What Took the Social Out Of Society?

The following article was written in Speak Out Now’s workplace newsletter at Bay Area Rapid Transit (BART).

802! That’s how many deaths from fentanyl were recorded in San Francisco last year. Frontline city workers and BART workers are familiar with the situation. People afflicted by the epidemic are on the streets, in the stations, riding the trains and sometimes falling onto the trackway. Many are disabled, bent over or twisted by the injection of this powerful drug, that affects the muscles, weakens the bones and can damage the brain.

It’s easy to criticize those who fall into the trap of addiction and are often blamed for the crisis facing San Francisco. But it’s not “dope fiends” that brought the city into this situation. It’s the “money fiends.” It’s the billionaires who have been celebrated, with their massive wealth and shiny steel and glass buildings (that are now 30% unoccupied).

The vibrant community that made San Francisco what it was has been destroyed by the tech boom and the soaring cost of housing, which forced many working class people to leave the city.

The politicians are helpless dealing with the crisis they have overseen. Their job is to protect the status quo – the needs of the rich and powerful. They just want the problems, and for many of them that means the people who have been pushed to the streets, to disappear. And they are – one fatal overdose at a time.

Every day this system is put on trial by the crises it has created. There are ways to address this and other problems. But it would take a real mobilization of resources, both human and financial.  And it is even more difficult today because the community isn’t there to provide support for people who have been cast aside if they try to recover from this abuse.
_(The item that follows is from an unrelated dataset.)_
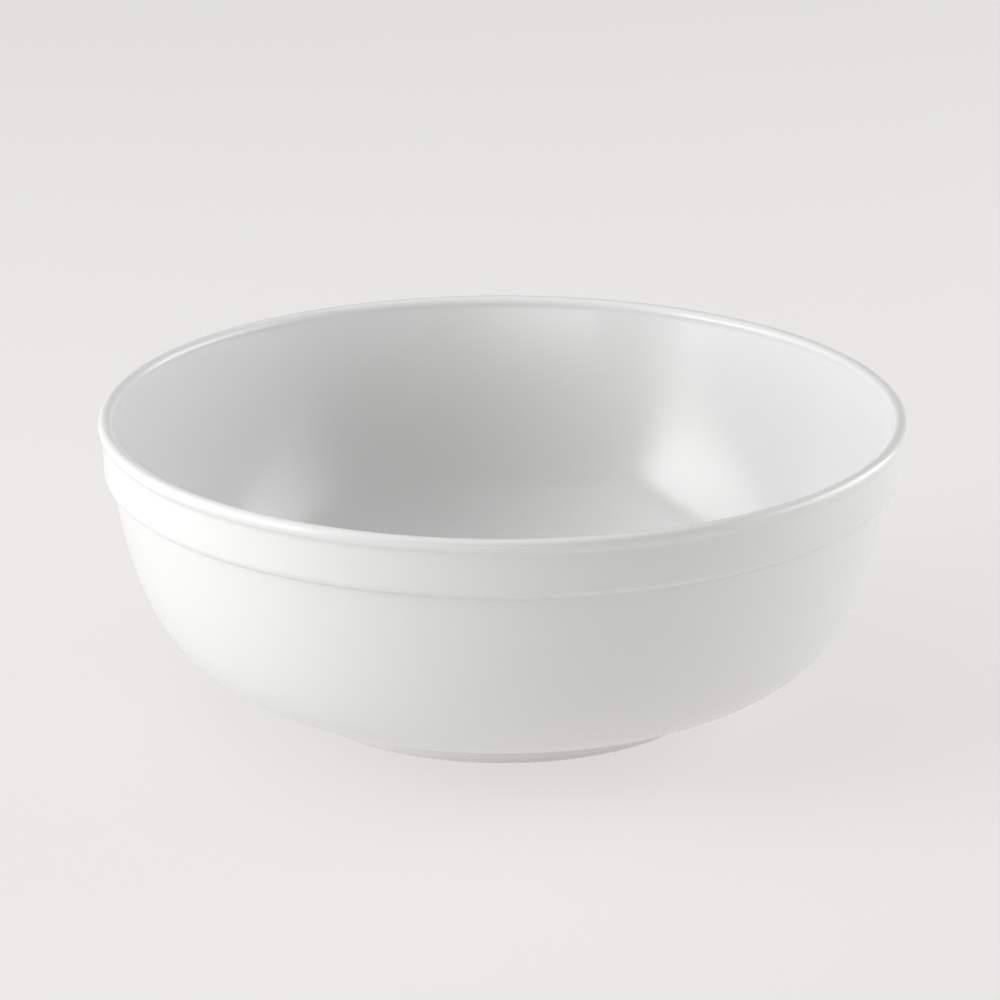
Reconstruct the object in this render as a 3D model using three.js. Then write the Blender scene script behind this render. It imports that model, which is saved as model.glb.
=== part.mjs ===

So, what took the Social out of Society? This social desert is the result of the system of capitalism that puts profit above human lives. But there is a solution. If we could put the Social back into our society, then we could create a society which encouraged the full development of all our potential. We would have Socialism – a society run by and for the people who do the work.

No one will hand that to us. It’s up to us to take the steps, at work and in other aspects of our lives, to build the connections and organize ourselves, to defend our interests and our future.